KOREKSI DIRI DAN MENYESALI DOSA DOSA

KOREKSI DIRI DAN MENYESALI DOSA DOSA

Imam Al-Ghazali mengatakan:“Keresahan yang biasa melanda hati seorang hamba tanpa disadari adalah merupakan kegelapan dari dosa. Demikian juga perasaan hati yang dicekam oleh kekhawatiran menghadapi proses hisab di Hari Kiamat, di samping ketakutan akan kedahsyatan huru-hara kiamat.

Rasulullah SAW bersabda, “Di antara berbagai jenis dosa terdapat sejumlah dosa yang hanya bisa ditebus dengan kesedihan mendalam.” (HR Abu Nu’man)

Sayyidah Aisyah r.a. juga meriwayatkan bahwa Rasulullah SAW bersabda, “Jika telah menumpuk dosa-dosa seorang hamba, sedangkan ia sudah tidak memiliki kebaikan untuk menebus dosanya itu, maka Allah akan menimpakan keresahan ke dalam hatinya, sehingga hal tersebut menjadi penghapus dosa-dosanya.”

Mungkin engkau akan bertanya, “Jika seseorang resah dan risau karena persoalan harta, anak atau kedudukan, sedangkan itu semua termasuk perbuatan buruk, bagaimana mungkin hal itu bisa menjadi penghapus dosa?”

Ketahuilah, sesungguhnya mencintai dunia itu merupakan perbuatan buruk, tetapi kegagalan memperolehnya adalah merupakan tebusan (kaffarah) atas dosanya. Sebaliknya, jika orang tersebut berhasil memperoleh kenikmatan dari cintanya kepada dunia, maka lengkaplah keburukannya!

Setiap perbuatan maksiat itu harus diupayakan dihapus dengan mengamalkan kebaikan. Seseorang harus melakukan kebaikan-kebaikan yang sebanding dengan kejahatan atau dosa yang terlanjur dikerjakannya. Jika amal kebaikannya lebih besar dari keburukannya, maka ia adalah orang yang berbahagia. Sebaliknya, jika keburukannya lebih besar, maka ia adalah orang yang merugi.

Allah SWT berfirman, ”Sesungguhnya perbuatan-perbuatan yang baik itu menghapuskan (dosa) perbuatan-perbuatan yang buruk.” (QS Huud: 114)”

–Imam Al-Ghazali dalam Kitab At-Taubah, Ihya Ulumuddin

Jika Imam Syafi’i merasa mendapat bencana saat melihat betis gadis yang tak sengaja tersingkap. Aku malah merasa mendapat nikmat meski tak diungkap.

Jika Umar menginfakkan kebun yang membuatnya ketinggalan shalat ashar.

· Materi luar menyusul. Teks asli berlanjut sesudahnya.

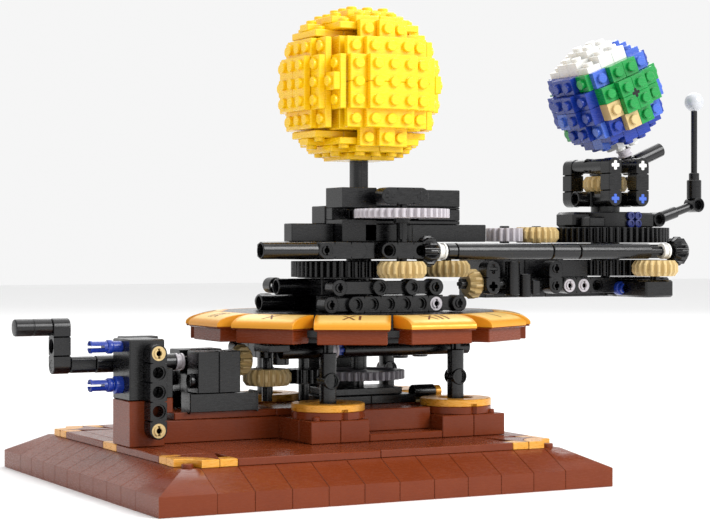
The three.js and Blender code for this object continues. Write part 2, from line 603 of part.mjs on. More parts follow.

Aku malah biasa saja berulang kali tertinggal meski azan terdengar.

Jika Urwah bin Zubair tak terganggu salatnya saat pisau bedah mengamputasi kaki. Aku bahkan terganggu hanya karena nyamuk yang menggigit ibu jari.

Jika Nabi Ibrahim as. sangat menyesal karena pernah berbohong meski seumur hidup hanya tiga kali. Aku malah santai saja meski jumlah dustaku sudah tak terhitung lagi.

Jika ‘Aisyah menyesali mengatakan “Shafiyah Si Pendek” yang bisa mengubah warna lautan. Lalu bagaimana dengan gunjingan dari mulutku? Mungkin bisa membuat seluruh samudra menjadi busuk dan pekat kehitaman.

Jika Umar bin Abdul Azis bergetar menahan istrinya berbicara di ruangan yang diterangi pelita minyak yang dibiayai negara. Aku malah keasyikkan menggunakan fasiltas perusahaan seakan milikku saja.

Jika serpihan pagar kayu rumah orang yang dijadikan tusuk gigi bisa membuat “Sang Kyai” tertahan untuk masuk surga. Aku malah woles saja menikmati mangga hasil jarahan kebun tetangga.

Sudah begitu … pede pula meminta surga.

Astaghfirullah!

Memang hari ini dunialah yang nyata dan akhirat hanya cerita. Namun sesudah mati, akhiratlah yang nyata dan dunia tinggal cerita.